- Mäne Location in Turkmenistan
- Coordinates: 36°52′27″N 60°24′22″E﻿ / ﻿36.874253°N 60.406088°E
- Country: Turkmenistan
- Province: Ahal Province
- District: Altyn asyr District
- Rural council: Mäne geňeşligi

Population (2022 official census)
- • Total: 4,877
- Time zone: UTC+5

= Mäne, Turkmenistan =

Mäne, known in Russian as Meana ("Меана"), is a village not far from the Iranian border located in Altyn asyr District, Ahal Province, Turkmenistan. The eleventh century Abu Said Meikhene Mausoleum, dedicated to Abū-Sa'īd Abul-Khayr lies to the northwest. The village gives its name, along with the village of Çäçe, to the Mäne-Çäçe Sanctuary, a protected area. In 2022, the village had a population of 4,877 people.

== History ==
As Altyn asyr District was briefly abolished on 5 January 2018, the village was transferred to Kaka District along with the village of Çäçe. Altyn asyr District was re-established on 19 September 2025, and both villages were transferred back.

==Geography==
The village is accessed via a road from the M37 highway at Duşak in the northwest, south of Tejen. The Iranian border villages of Qaratigan and Sanganeh lie to the southwest on the mountainous border.

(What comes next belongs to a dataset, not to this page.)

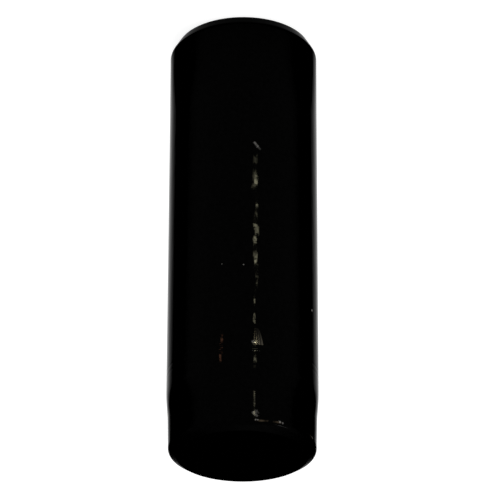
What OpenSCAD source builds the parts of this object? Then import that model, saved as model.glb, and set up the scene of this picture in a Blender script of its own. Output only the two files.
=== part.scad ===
// Pivot pin: a short round pin turned from one bar and ground on its working surface.
// It stands on its plain end. The top end has the lead-in that starts the pin into its bore.
// Origin: centre of the bottom face. +Z runs along the pin's axis, towards the lead-in.

/* [Working surface] */
// Diameter of the ground working surface
pin_d = 12.7; // [8:0.1:40]
// Length over both end faces
pin_l = 38.5; // [20:0.1:160]

/* [Lead-in at the top end] */
// Width of the top chamfer, across the end face
top_chamfer_w = 0.7; // [0.2:0.02:1.6]
// Height of the top chamfer, along the pin
top_chamfer_h = 0.44; // [0.2:0.02:1.6]
// Length of the tapered land under the top chamfer
land_l = 3; // [1:0.1:8]
// Angle of the land to the pin's axis, in degrees
land_taper = 1.2; // [0.5:0.1:5]
// Length of the run-out slope that joins the land to the working surface
runout_l = 1.8; // [0.5:0.05:4]
// How far the foot of the run-out slope lies inside the working surface, on the radius
runout_step = 0.14; // [0.04:0.01:0.3]

/* [Bottom end] */
// Width of the bottom chamfer, across the end face
bottom_chamfer_w = 0.66; // [0.2:0.01:1.6]
// Height of the bottom chamfer, along the pin
bottom_chamfer_h = 1.1; // [0.2:0.01:2]

/* [Broken edges] */
// Radius of the rubbed edge between the land and the top chamfer
rim_r = 0.5; // [0.1:0.05:3]
// Radius of the blends at both ends of the run-out slope
runout_r = 12; // [2:0.5:30]
// Radius of the edge between the bottom chamfer and the working surface
heel_r = 0.6; // [0.1:0.05:3]
// Radius of the broken edge around each end face
face_edge_r = 0.25; // [0.05:0.01:1]

/* [Smoothness] */
// Facets around the pin in a preview
facets = 180; // [48:12:360]
// Steps along each rounded edge of the section
arc_steps = 8; // [3:1:16]

/* [Hidden] */

// Share of the shorter edge beside a corner that its rounding may take up
edge_share = 0.45;

pin_r = pin_d / 2;
land_r = pin_r - runout_step;
rim_face_r = land_r - land_l * tan(land_taper);
rim_z = pin_l - top_chamfer_h;
land_z = rim_z - land_l;
shoulder_z = land_z - runout_l;

// The section's corners as [radius, height], from the bottom face up to the top face
bottom_centre = [0, 0];
bottom_edge = [pin_r - bottom_chamfer_w, 0];
heel = [pin_r, bottom_chamfer_h];
shoulder = [pin_r, shoulder_z];
runout_foot = [land_r, land_z];
rim = [rim_face_r, rim_z];
top_edge = [rim_face_r - top_chamfer_w, pin_l];
top_centre = [0, pin_l];

// Unit vector from one point towards another
function toward(from, to) = (to - from) / norm(to - from);

// Points of the arc that rounds a corner, from the edge before it to the edge after it.
// The radius is kept small enough for the arc to end on the edges beside the corner.
function rounded(before, corner, after, radius) =
    let (
        turn = acos(toward(before, corner) * toward(corner, after)),
        shorter_edge = min(norm(corner - before), norm(after - corner)),
        arc_r = min(radius, edge_share * shorter_edge / tan(turn / 2)),
        inward = toward([0, 0], toward(corner, before) + toward(corner, after)),
        centre = corner + inward * arc_r / cos(turn / 2),
        reach = arc_r * tan(turn / 2),
        first_spoke = corner + reach * toward(corner, before) - centre,
        last_spoke = corner + reach * toward(corner, after) - centre
    )
    [
        for (step = [0:arc_steps])
            let (angle = turn * step / arc_steps)
            centre + (sin(turn - angle) * first_spoke + sin(angle) * last_spoke) / sin(turn)
    ];

// Half section of the pin: bottom chamfer, working surface, run-out slope, tapered land
// and top chamfer, with every corner rounded but the two on the axis
module half_section() {
    polygon(concat(
        [bottom_centre],
        rounded(bottom_centre, bottom_edge, heel, face_edge_r),
        rounded(bottom_edge, heel, shoulder, heel_r),
        rounded(heel, shoulder, runout_foot, runout_r),
        rounded(shoulder, runout_foot, rim, runout_r),
        rounded(runout_foot, rim, top_edge, rim_r),
        rounded(rim, top_edge, top_centre, face_edge_r),
        [top_centre]
    ));
}

module pivot_pin() {
    color("#121215")
    rotate_extrude($fn = facets)
        half_section();
}

pivot_pin();
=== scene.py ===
# %% [markdown]
# # A black pivot pin
# A pivot pin is a short round bar that a lever or a link turns on. It is turned on a lathe,
# ground and polished on the stretch that works in the bush, and blackened in a hot salt bath.
# Everything that the eye sees on it comes from those three steps: one clean outline, a surface
# as smooth as a mirror, and a black so deep that only a lamp or a low angle shows in it. This
# lesson builds the outline first, then the finish, then a plain studio that shows both.

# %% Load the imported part
import bpy
import math
from mathutils import Matrix, Vector


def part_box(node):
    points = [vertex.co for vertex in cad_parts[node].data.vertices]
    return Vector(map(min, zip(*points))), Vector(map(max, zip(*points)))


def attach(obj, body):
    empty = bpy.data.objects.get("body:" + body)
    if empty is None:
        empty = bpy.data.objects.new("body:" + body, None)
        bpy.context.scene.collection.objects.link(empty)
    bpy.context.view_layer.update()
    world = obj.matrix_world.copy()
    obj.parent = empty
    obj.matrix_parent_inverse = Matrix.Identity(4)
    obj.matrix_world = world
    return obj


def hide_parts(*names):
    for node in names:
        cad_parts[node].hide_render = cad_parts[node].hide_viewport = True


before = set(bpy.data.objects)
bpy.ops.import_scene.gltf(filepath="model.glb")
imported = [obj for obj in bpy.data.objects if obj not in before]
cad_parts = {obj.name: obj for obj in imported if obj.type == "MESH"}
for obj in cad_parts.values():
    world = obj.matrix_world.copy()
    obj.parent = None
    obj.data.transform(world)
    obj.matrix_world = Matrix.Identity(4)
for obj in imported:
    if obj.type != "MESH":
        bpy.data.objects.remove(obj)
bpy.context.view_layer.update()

MM = 0.001
NODE = "pivot_pin"
low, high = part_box(NODE)
PIN_R = (high.x - low.x) / 2
PIN_L = high.z - low.z
print(f"pin: {2 * PIN_R / MM:.2f} mm across, {PIN_L / MM:.2f} mm long")


# %% [markdown]
# ## The camera
# The pin is seen from above its lead-in end, about 26 degrees over the horizon and 0.3 m
# away, with a long lens. The picture is turned upside down, so that the end that is nearest
# to the camera is at the bottom. A camera is easiest to place with its three axes: right, up
# and back. Turning right and up by a small angle gives the slight lean of the pin.

# %% Where the camera stands, in radians and metres
VIEW_ELEVATION = math.radians(26.14)
VIEW_DISTANCE = 46.45 * PIN_R
VIEW_LEAN = 0.0032
NEAREST_SEEN = 0.01

# %% The picture: the pin's middle and its radius in pixels of the photograph's frame
FRAME_PIXELS = 500
PIN_CENTRE_PX = (242.94, 247.1)
PIN_R_PX = 74.82
SENSOR_MM = 36.0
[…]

The land immediately to the north of the village is fertile, with fields under cultivation.

==Landmarks==
The eleventh century Abu Said Meikhene Mausoleum lies to the northwest.

Two important Neolithic and Chalcolithic period settlements have been excavated in the area of Miana.

Altyn Depe (3200 to 2400 BCE), a Neolithic settlement extending into the Bronze Age, was discovered by Boris Kuftin near the village.

Monjukli Depe, starting about 6200 BC, was discovered more recently, in 1959.